**WHAT IS BEING ASKED**.
Reproduce the data exactly.

**DATASET CONTENT**.

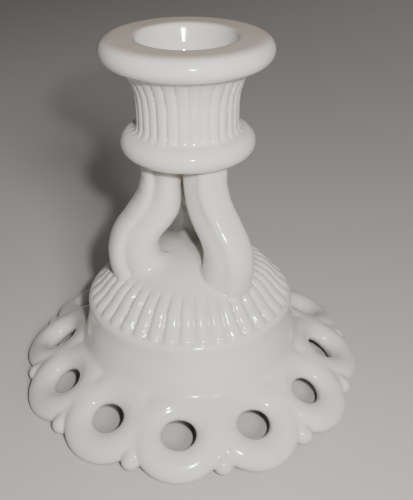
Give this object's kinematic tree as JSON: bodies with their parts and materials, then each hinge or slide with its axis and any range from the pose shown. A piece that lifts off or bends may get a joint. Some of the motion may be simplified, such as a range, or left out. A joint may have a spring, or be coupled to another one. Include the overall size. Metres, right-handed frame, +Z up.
{
  "type": "glass candlestick",
  "caption": "Pressed milk-glass candlestick: rolled cup with blind candle socket on an open stem of S-curved arms over a fluted bell base with a lace rim.",
  "frame": {"origin": "centre of the foot, on the surface that the candlestick rests on", "axes": "+Z up along the cup's axis; -Y is the front, where a loop of the rim is centred; the arms stand 45, 165 and 285 degrees from -Y towards +X"},
  "size_m": [0.1116, 0.1116, 0.1128],
  "materials": {
    "milk_glass_cup": "fire-polished opaque milk glass",
    "milk_glass_stem": "fire-polished opaque milk glass",
    "milk_glass_base": "fire-polished opaque milk glass"
  },
  "bodies": {
    "root": {"candle_cup": "milk_glass_cup", "stem_neck": "milk_glass_stem", "stem_arm_1": "milk_glass_stem", "stem_arm_2": "milk_glass_stem", "stem_arm_3": "milk_glass_stem", "bell_base": "milk_glass_base", "lace_rim": "milk_glass_base"}
  },
  "joints": []
}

**CORRECT ANSWER**.
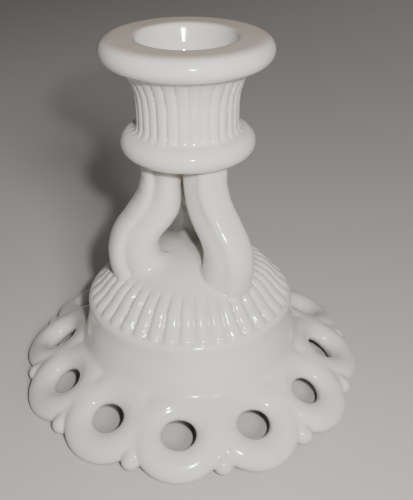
Give this object's kinematic tree as JSON: bodies with their parts and materials, then each hinge or slide with its axis and any range from the pose shown. A piece that lifts off or bends may get a joint. Some of the motion may be simplified, such as a range, or left out. A joint may have a spring, or be coupled to another one. Include the overall size. Metres, right-handed frame, +Z up.
{
  "type": "glass candlestick",
  "caption": "Pressed milk-glass candlestick: rolled cup with blind candle socket on an open stem of S-curved arms over a fluted bell base with a lace rim.",
  "frame": {"origin": "centre of the foot, on the surface that the candlestick rests on", "axes": "+Z up along the cup's axis; -Y is the front, where a loop of the rim is centred; the arms stand 45, 165 and 285 degrees from -Y towards +X"},
  "size_m": [0.1116, 0.1116, 0.1128],
  "materials": {
    "milk_glass_cup": "fire-polished opaque milk glass",
    "milk_glass_stem": "fire-polished opaque milk glass",
    "milk_glass_base": "fire-polished opaque milk glass"
  },
  "bodies": {
    "root": {"candle_cup": "milk_glass_cup", "stem_neck": "milk_glass_stem", "stem_arm_1": "milk_glass_stem", "stem_arm_2": "milk_glass_stem", "stem_arm_3": "milk_glass_stem", "bell_base": "milk_glass_base", "lace_rim": "milk_glass_base"}
  },
  "joints": []
}